**Work to do**
Retype word for word the lines lying between the line containing "mesh.free()" and the line containing "from functools import cached_property", together with those two lines themselves, and nothing besides.

┏━━

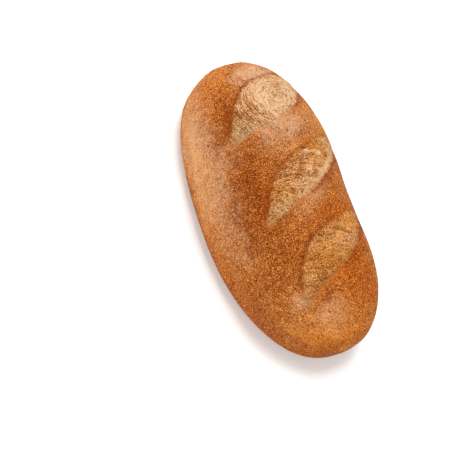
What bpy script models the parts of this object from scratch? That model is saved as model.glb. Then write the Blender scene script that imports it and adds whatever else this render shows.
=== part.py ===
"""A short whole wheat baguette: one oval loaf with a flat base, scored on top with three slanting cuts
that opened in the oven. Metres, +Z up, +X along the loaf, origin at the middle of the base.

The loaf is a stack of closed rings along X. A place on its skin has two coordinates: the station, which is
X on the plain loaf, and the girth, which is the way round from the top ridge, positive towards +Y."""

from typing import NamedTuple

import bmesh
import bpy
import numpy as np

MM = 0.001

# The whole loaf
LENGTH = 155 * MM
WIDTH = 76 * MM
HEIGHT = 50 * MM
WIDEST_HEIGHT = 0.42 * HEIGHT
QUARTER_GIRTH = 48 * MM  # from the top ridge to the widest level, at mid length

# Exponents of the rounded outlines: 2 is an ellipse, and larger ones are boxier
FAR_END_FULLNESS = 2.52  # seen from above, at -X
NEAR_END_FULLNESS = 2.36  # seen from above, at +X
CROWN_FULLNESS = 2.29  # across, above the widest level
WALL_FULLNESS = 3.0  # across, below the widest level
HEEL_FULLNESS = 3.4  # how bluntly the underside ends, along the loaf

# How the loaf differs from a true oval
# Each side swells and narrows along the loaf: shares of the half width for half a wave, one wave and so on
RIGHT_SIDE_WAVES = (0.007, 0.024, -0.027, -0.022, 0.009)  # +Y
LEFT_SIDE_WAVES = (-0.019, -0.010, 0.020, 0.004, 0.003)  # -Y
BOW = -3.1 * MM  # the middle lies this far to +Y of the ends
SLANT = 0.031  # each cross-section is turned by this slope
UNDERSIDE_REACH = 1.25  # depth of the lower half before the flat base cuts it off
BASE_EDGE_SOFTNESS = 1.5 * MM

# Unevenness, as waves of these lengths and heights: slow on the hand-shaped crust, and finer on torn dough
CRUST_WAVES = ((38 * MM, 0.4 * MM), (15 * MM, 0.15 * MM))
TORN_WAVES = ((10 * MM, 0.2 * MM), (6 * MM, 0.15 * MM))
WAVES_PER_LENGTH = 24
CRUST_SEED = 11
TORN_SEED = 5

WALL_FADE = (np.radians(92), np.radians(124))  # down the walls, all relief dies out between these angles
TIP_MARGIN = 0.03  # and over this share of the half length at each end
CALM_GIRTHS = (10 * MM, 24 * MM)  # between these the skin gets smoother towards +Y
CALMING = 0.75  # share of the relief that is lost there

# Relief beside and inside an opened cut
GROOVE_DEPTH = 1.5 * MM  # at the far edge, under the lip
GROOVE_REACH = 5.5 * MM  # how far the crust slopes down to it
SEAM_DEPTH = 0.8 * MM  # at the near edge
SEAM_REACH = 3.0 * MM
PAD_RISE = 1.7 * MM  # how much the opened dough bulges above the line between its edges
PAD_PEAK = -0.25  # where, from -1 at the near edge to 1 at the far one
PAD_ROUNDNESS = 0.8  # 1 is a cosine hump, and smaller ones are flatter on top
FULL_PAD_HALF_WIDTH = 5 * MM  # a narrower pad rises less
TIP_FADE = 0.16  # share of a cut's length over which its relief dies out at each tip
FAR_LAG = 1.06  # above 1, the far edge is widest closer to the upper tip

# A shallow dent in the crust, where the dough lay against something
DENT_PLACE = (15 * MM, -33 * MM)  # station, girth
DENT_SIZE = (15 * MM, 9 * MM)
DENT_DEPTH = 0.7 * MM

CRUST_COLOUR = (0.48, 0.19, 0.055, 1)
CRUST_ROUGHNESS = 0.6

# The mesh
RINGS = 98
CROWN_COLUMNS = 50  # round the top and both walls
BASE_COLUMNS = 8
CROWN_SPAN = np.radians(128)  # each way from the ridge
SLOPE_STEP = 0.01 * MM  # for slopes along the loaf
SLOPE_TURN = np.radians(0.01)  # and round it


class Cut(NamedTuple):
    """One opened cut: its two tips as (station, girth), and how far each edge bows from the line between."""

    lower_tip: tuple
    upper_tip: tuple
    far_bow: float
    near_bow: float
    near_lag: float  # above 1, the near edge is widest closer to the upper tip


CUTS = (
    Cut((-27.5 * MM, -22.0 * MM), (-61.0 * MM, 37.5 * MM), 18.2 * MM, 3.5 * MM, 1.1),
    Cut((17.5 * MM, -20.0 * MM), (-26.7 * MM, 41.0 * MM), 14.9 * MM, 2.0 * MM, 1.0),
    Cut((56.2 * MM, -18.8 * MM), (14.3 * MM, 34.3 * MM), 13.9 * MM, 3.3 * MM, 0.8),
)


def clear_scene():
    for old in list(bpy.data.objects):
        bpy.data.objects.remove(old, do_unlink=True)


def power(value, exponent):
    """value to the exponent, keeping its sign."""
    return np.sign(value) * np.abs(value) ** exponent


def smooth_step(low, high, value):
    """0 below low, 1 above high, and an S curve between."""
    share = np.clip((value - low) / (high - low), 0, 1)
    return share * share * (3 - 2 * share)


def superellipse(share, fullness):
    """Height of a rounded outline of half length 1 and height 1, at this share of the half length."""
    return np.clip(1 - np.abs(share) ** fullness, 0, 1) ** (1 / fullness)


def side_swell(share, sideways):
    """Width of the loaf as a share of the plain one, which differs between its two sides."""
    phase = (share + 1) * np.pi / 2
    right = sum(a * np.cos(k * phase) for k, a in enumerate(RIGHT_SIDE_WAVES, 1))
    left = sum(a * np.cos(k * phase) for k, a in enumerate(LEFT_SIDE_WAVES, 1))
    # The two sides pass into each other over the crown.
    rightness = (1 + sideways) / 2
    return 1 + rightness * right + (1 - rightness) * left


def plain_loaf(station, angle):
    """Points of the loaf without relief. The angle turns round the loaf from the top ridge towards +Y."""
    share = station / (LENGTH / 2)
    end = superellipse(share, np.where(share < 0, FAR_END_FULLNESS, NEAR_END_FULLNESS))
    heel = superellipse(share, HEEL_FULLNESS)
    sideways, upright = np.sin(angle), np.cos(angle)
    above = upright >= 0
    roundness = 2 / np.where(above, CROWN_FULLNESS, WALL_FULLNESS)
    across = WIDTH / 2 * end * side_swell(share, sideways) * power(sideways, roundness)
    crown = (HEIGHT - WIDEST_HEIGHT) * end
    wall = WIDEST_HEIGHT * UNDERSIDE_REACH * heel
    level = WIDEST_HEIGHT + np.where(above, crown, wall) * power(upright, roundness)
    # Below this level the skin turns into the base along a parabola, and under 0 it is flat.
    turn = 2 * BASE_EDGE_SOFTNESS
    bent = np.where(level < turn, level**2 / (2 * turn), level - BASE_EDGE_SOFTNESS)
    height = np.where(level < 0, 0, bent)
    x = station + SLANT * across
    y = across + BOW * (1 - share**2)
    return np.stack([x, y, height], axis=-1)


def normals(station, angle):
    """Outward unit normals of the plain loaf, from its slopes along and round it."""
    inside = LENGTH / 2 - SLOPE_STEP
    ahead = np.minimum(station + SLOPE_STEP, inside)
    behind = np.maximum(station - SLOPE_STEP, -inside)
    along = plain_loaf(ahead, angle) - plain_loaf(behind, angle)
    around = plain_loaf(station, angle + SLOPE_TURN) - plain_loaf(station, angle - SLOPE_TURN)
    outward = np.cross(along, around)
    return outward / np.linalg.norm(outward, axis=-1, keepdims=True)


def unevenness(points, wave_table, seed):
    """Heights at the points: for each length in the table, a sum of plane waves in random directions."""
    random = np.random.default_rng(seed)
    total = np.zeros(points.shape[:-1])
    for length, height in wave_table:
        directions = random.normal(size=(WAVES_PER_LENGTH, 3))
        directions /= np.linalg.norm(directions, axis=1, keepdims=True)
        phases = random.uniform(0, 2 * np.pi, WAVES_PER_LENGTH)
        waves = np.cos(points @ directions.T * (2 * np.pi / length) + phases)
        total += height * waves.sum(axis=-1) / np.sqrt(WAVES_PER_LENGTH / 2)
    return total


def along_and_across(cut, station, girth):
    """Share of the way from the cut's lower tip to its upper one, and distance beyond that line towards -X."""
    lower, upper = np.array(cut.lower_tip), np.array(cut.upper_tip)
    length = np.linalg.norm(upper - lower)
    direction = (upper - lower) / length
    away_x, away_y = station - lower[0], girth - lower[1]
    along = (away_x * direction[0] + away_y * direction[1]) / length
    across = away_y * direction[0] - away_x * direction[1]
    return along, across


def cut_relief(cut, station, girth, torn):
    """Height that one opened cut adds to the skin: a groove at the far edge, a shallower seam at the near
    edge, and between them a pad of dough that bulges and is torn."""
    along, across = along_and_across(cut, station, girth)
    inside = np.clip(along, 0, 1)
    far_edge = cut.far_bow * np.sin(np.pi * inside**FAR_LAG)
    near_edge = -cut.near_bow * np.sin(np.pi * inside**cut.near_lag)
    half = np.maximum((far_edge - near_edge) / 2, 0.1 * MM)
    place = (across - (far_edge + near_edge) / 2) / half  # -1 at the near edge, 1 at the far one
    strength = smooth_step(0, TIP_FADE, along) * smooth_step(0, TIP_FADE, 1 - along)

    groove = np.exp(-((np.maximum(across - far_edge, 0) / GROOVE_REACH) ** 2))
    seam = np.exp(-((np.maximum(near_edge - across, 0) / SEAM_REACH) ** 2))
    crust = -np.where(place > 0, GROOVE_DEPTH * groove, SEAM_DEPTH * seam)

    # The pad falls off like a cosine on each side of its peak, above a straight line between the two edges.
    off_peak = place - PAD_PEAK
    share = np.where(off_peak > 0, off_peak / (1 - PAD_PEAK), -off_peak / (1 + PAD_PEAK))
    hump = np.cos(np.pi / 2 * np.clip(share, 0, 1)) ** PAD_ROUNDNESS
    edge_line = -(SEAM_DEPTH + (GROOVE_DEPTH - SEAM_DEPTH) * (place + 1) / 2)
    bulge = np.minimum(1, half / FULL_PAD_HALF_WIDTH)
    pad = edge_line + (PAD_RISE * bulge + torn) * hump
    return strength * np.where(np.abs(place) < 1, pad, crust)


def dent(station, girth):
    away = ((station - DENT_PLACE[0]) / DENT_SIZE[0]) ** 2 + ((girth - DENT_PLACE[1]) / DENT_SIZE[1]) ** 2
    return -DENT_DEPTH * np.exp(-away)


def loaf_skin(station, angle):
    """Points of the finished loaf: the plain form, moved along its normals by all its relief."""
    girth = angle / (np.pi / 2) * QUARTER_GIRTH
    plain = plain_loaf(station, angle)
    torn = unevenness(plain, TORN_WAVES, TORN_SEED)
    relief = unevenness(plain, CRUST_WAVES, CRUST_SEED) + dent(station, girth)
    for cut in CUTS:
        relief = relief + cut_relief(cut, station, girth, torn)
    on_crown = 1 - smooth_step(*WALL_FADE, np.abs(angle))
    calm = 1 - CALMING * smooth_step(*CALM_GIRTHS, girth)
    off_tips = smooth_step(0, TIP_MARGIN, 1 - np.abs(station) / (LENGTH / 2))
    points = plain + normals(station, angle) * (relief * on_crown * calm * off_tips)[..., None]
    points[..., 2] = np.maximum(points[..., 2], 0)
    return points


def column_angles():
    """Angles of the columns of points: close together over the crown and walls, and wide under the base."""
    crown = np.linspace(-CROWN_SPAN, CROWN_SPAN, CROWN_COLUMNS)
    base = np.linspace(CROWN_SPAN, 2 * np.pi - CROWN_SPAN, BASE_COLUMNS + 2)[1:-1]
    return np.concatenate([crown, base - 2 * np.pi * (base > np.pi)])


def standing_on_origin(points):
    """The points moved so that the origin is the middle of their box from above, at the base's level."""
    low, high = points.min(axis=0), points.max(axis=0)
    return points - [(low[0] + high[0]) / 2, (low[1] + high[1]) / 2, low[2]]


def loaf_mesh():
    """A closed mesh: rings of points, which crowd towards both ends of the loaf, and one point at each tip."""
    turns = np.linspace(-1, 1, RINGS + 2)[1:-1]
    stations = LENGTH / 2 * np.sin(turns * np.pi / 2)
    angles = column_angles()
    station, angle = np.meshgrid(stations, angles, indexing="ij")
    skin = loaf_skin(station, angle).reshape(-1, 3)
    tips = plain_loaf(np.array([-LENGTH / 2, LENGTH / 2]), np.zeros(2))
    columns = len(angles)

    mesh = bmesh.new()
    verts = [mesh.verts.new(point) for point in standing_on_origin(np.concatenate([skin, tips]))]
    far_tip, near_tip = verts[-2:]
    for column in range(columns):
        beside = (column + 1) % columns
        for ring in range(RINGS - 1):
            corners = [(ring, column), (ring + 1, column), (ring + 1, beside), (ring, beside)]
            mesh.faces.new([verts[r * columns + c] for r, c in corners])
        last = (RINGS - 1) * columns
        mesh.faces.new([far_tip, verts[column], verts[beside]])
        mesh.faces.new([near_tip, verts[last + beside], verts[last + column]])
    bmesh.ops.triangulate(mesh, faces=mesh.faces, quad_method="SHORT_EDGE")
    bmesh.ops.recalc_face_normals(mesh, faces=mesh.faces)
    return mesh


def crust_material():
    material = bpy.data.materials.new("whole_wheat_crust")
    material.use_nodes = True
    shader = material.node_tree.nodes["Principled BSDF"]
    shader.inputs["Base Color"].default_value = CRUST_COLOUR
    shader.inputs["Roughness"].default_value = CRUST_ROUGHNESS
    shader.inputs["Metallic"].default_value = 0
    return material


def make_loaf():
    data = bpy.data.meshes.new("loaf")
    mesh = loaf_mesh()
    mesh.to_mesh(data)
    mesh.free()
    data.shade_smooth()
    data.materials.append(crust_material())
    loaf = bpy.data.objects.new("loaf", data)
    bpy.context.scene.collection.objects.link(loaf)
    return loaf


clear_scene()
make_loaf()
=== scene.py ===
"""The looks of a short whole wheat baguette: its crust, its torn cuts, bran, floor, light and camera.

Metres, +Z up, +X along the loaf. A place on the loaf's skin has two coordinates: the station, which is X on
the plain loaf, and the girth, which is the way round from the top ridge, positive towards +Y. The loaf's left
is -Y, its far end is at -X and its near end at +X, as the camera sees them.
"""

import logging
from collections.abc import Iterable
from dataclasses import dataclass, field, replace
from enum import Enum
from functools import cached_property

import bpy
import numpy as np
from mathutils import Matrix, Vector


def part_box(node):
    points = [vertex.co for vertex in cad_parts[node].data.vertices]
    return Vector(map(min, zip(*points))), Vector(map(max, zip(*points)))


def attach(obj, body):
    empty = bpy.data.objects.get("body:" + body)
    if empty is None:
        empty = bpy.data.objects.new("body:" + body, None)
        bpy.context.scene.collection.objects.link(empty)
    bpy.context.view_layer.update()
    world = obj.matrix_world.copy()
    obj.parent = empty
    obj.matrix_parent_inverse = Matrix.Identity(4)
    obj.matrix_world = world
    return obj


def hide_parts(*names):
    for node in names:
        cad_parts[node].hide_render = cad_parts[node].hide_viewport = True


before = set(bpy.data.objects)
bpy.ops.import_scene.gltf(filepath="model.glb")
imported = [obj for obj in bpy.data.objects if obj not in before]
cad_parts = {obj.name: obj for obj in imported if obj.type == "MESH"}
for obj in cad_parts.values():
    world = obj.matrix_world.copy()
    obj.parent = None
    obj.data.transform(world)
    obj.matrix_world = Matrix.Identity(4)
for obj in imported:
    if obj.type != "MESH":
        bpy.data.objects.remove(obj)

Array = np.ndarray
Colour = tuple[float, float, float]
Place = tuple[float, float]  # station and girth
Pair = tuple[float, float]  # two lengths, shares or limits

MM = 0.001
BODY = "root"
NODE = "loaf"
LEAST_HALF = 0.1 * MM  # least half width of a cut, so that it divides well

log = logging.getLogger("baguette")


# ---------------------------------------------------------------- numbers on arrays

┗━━

**Full answer**
    mesh.free()
    data.shade_smooth()
    data.materials.append(crust_material())
    loaf = bpy.data.objects.new("loaf", data)
    bpy.context.scene.collection.objects.link(loaf)
    return loaf


clear_scene()
make_loaf()
=== scene.py ===
"""The looks of a short whole wheat baguette: its crust, its torn cuts, bran, floor, light and camera.

Metres, +Z up, +X along the loaf. A place on the loaf's skin has two coordinates: the station, which is X on
the plain loaf, and the girth, which is the way round from the top ridge, positive towards +Y. The loaf's left
is -Y, its far end is at -X and its near end at +X, as the camera sees them.
"""

import logging
from collections.abc import Iterable
from dataclasses import dataclass, field, replace
from enum import Enum
from functools import cached_property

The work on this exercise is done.